Quote the entries below from the line with "Recreate this object" through the line with "is held up.", both ends included, and only those lines.

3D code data
= = = = =

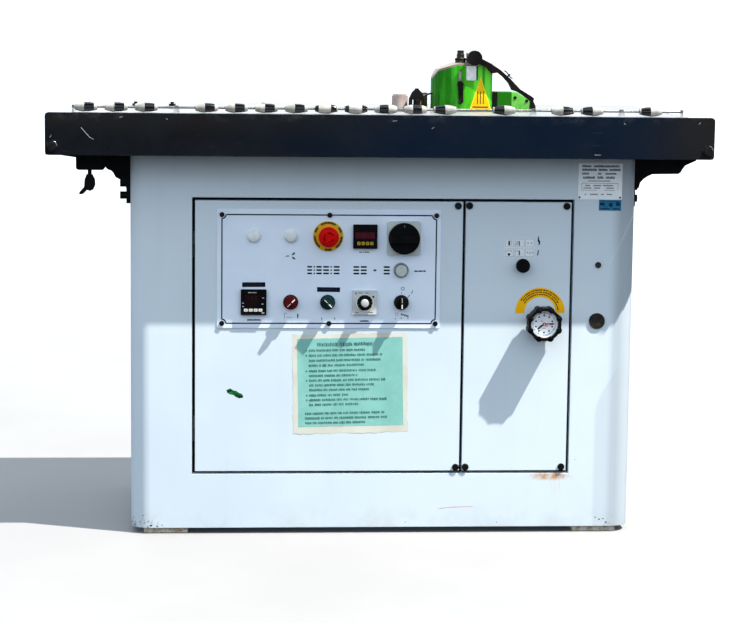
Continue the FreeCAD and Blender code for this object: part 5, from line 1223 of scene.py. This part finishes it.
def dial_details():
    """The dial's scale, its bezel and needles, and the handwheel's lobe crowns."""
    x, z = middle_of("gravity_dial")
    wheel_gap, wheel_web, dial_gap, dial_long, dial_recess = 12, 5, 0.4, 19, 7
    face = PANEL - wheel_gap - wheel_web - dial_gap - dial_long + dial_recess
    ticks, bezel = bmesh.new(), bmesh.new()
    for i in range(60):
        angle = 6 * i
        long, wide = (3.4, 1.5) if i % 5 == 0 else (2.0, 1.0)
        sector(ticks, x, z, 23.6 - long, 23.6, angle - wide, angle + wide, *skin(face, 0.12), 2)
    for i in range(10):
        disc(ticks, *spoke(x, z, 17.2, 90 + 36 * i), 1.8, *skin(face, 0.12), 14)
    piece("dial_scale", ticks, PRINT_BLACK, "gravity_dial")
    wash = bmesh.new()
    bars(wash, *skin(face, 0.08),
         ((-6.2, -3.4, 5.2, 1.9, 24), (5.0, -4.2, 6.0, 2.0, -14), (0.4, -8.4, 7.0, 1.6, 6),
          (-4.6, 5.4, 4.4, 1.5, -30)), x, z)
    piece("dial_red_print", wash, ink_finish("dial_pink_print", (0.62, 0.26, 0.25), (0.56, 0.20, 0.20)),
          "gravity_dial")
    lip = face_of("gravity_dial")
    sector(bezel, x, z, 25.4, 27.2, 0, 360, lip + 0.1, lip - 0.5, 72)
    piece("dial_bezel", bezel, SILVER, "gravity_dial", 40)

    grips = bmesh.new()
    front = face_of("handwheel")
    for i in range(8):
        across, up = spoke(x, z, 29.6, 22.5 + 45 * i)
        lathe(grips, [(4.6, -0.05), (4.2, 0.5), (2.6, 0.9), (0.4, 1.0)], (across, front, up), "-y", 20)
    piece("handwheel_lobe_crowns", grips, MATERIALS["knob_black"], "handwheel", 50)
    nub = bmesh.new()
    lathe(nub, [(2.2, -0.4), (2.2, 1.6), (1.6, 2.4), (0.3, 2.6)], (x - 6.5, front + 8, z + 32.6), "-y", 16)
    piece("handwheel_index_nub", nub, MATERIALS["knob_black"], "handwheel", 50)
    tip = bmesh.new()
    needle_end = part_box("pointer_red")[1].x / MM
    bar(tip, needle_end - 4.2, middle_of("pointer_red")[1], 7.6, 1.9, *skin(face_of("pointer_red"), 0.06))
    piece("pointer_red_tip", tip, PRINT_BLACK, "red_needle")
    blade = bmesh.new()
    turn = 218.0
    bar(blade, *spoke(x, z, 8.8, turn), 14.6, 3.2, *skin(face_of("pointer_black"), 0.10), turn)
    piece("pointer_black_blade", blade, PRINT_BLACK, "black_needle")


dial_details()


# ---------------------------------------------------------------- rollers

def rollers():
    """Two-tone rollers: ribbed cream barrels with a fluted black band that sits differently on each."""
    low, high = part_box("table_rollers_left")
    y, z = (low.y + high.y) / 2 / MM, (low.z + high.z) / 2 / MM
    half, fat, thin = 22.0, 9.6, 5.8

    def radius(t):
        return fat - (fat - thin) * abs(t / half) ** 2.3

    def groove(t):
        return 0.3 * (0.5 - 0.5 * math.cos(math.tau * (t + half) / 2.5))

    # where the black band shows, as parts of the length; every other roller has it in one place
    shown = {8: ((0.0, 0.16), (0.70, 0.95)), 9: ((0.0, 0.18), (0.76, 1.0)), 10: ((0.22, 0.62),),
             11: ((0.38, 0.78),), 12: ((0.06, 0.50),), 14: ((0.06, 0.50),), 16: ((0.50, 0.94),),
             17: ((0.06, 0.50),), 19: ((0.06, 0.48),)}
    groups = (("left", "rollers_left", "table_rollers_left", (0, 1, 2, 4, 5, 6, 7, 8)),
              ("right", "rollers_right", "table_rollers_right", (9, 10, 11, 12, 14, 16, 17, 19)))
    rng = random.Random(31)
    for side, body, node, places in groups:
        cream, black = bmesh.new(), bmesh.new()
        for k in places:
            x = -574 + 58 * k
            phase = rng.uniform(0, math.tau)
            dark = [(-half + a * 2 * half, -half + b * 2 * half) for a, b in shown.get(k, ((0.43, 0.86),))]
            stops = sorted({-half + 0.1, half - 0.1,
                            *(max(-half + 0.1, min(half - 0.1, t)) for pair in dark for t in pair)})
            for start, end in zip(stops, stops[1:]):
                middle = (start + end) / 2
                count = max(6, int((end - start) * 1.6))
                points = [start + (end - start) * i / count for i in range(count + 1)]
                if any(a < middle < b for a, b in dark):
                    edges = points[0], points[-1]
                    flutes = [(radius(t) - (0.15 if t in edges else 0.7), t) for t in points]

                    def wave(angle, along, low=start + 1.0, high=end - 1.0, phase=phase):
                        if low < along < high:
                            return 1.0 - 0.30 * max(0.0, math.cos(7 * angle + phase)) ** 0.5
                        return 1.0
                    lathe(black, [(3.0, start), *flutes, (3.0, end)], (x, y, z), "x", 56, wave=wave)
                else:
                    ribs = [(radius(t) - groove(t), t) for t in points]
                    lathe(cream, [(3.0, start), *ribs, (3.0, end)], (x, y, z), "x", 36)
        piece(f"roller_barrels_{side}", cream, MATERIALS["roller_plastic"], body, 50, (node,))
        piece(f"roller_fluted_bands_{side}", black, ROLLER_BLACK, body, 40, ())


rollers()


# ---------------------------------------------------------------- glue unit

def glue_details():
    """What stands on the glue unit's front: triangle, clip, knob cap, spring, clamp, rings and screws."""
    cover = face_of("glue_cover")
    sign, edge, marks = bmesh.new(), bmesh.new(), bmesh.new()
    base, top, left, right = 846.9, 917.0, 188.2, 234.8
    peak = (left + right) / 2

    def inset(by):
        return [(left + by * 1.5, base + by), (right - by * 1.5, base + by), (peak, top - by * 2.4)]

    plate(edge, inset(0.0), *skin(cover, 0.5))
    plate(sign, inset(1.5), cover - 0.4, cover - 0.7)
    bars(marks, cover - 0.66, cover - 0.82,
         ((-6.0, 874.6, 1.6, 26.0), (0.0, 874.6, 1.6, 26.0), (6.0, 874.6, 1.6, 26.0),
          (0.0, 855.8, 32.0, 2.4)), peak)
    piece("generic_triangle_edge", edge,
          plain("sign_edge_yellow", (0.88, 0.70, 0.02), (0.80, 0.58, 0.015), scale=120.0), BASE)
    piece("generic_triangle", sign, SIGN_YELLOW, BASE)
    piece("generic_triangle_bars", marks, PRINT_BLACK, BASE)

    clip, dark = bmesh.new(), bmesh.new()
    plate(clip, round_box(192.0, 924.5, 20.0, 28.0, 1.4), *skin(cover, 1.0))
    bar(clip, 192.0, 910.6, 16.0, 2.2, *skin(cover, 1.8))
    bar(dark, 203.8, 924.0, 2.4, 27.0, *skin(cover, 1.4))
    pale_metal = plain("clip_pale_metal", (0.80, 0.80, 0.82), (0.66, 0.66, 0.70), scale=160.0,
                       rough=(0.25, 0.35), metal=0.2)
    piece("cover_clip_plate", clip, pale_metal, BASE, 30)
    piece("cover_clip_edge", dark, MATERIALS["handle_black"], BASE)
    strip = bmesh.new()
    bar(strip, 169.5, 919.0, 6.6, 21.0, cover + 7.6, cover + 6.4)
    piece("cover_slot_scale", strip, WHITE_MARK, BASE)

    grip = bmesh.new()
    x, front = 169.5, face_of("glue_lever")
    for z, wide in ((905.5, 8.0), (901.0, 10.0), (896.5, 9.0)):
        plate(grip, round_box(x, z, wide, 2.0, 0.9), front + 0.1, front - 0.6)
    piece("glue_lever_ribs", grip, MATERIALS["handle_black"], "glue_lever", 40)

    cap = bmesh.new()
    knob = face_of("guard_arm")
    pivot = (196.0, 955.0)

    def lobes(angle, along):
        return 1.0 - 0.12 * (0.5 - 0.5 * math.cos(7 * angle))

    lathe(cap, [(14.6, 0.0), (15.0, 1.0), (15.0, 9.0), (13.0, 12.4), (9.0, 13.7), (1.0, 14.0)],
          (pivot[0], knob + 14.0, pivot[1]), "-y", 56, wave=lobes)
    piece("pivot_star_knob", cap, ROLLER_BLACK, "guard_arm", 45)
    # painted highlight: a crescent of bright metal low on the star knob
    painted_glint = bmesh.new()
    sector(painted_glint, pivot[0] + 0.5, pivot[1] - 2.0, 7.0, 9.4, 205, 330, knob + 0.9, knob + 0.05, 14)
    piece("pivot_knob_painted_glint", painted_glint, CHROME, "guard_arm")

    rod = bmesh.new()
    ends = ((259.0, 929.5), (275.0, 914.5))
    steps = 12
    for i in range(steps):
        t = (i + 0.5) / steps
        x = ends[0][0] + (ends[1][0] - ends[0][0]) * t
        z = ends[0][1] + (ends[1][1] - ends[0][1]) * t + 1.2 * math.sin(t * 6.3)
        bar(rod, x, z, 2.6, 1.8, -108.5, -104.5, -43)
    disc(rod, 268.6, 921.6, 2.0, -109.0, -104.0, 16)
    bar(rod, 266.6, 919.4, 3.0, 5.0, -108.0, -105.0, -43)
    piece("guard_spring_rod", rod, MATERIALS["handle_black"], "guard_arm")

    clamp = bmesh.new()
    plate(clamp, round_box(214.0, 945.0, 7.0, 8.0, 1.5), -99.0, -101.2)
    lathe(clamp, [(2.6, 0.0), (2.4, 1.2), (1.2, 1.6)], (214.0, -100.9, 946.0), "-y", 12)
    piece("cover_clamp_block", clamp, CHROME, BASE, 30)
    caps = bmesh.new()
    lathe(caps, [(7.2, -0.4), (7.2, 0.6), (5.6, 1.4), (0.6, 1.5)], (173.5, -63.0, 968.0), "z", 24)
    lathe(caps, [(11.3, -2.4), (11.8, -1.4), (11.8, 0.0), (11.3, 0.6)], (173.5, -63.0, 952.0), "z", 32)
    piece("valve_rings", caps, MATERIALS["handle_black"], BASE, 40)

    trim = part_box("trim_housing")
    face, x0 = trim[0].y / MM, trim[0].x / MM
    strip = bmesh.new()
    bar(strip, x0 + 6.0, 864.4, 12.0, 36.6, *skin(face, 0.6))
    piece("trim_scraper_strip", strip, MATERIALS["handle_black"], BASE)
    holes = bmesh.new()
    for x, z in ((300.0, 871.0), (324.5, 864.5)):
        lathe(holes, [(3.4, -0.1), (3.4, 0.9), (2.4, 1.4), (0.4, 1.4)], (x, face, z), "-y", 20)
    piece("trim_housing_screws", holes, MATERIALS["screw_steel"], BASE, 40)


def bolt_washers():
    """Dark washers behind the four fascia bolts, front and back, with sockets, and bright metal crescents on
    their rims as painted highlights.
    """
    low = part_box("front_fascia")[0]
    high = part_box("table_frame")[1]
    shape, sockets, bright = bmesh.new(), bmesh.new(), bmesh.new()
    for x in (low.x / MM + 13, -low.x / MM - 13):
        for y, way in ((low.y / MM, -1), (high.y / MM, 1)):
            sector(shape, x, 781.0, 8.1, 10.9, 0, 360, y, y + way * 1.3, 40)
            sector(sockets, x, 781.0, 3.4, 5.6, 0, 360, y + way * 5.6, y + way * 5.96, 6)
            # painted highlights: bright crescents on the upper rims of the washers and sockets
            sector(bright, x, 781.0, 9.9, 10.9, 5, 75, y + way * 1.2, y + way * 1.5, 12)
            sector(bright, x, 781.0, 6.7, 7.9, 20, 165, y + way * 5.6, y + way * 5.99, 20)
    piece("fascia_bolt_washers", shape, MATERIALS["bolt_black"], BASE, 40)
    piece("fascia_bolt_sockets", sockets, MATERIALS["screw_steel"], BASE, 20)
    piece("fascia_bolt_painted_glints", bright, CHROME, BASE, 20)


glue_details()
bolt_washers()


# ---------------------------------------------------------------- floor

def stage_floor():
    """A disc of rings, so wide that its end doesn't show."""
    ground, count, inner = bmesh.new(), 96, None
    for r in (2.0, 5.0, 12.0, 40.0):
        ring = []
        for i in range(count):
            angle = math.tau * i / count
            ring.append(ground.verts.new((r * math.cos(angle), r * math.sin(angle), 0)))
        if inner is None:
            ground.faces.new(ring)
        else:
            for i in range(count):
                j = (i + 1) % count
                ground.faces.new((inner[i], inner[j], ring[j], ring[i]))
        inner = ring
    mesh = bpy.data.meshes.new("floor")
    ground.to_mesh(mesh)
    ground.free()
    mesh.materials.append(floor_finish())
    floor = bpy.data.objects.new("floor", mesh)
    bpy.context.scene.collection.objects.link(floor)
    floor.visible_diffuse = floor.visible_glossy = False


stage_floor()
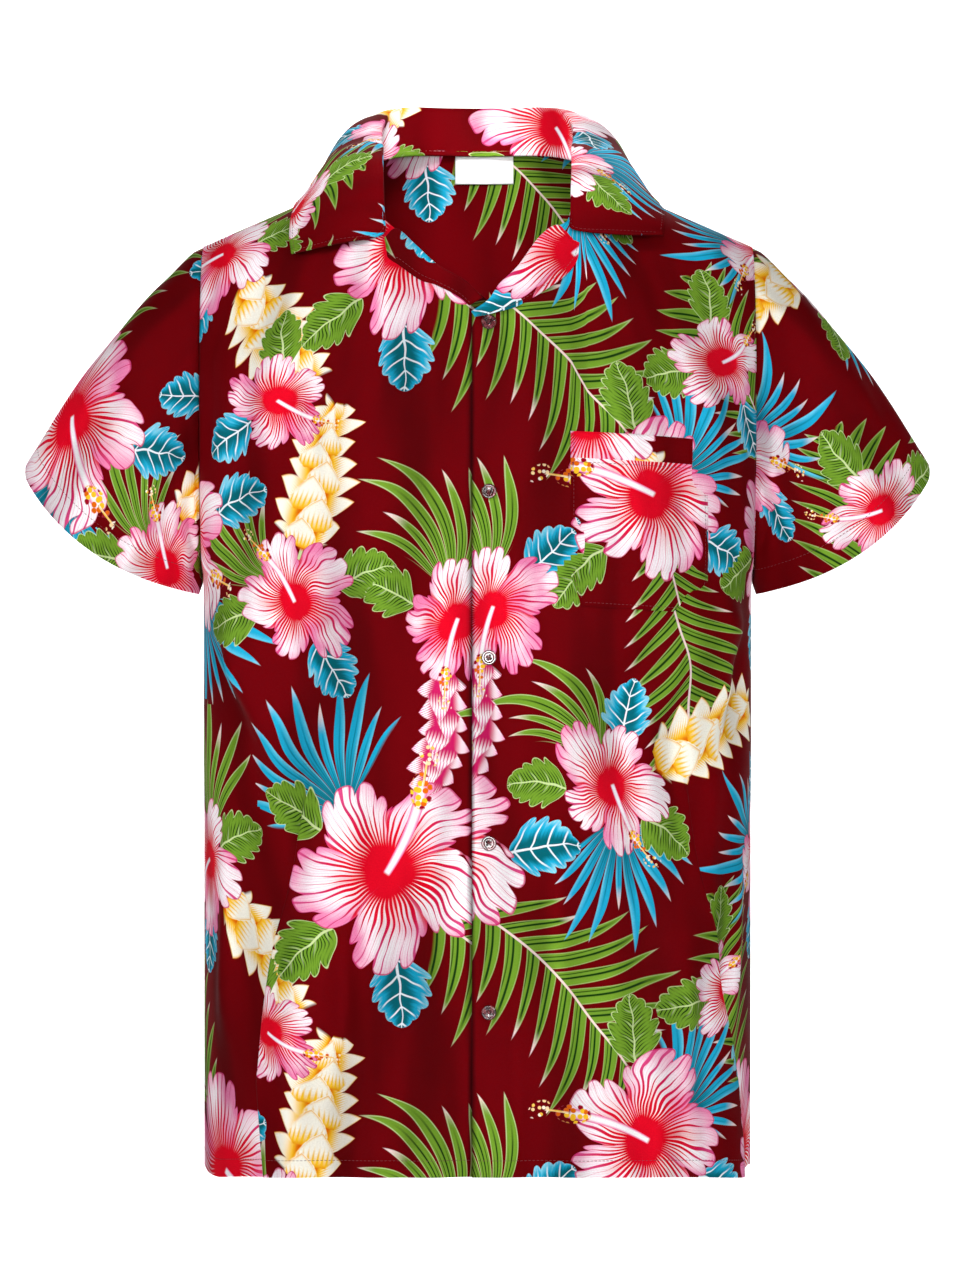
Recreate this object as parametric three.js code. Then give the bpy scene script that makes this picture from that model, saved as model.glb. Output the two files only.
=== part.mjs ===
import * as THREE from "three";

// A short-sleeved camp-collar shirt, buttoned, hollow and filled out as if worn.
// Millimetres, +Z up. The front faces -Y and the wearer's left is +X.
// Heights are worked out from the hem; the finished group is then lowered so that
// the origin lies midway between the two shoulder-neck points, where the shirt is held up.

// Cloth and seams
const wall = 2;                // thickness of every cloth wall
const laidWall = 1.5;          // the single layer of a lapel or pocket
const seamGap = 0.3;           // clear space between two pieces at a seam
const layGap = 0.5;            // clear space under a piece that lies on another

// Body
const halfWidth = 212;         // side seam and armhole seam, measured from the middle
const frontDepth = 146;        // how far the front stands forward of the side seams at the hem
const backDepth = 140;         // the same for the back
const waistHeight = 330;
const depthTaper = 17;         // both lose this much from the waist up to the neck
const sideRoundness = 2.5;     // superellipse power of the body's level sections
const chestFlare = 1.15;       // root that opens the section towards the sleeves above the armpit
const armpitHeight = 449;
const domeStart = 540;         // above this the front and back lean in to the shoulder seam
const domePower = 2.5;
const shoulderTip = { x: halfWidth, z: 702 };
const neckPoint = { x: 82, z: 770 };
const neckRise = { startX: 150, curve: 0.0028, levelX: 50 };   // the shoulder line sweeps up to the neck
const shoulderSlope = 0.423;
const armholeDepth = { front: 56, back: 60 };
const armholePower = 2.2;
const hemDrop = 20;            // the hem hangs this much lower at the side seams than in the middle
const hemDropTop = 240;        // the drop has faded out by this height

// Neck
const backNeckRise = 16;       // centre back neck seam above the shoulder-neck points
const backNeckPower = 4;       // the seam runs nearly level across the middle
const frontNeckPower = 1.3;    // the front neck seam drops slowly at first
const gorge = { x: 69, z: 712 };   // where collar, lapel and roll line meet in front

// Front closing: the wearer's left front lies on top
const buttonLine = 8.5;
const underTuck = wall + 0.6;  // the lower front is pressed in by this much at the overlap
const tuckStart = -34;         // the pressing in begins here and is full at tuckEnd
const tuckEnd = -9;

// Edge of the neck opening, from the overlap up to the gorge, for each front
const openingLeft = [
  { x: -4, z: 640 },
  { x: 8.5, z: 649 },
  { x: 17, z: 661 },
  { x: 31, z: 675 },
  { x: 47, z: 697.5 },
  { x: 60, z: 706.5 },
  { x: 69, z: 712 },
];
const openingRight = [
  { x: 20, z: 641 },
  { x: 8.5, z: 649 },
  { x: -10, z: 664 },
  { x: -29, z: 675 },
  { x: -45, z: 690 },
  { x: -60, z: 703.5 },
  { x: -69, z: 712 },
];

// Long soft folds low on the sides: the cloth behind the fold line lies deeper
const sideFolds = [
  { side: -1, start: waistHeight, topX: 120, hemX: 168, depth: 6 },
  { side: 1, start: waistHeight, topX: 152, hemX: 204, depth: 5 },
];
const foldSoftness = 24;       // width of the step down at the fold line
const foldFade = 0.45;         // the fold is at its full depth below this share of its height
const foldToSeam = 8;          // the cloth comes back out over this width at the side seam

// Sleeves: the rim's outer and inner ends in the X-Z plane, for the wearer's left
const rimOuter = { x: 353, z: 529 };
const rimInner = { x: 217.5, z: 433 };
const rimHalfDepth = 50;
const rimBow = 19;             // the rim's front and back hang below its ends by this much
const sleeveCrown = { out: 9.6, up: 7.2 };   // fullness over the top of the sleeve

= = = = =

_RESULT FOR THIS TASK_:
Recreate this object as parametric three.js code. Then give the bpy scene script that makes this picture from that model, saved as model.glb. Output the two files only.
=== part.mjs ===
import * as THREE from "three";

// A short-sleeved camp-collar shirt, buttoned, hollow and filled out as if worn.
// Millimetres, +Z up. The front faces -Y and the wearer's left is +X.
// Heights are worked out from the hem; the finished group is then lowered so that
// the origin lies midway between the two shoulder-neck points, where the shirt is held up.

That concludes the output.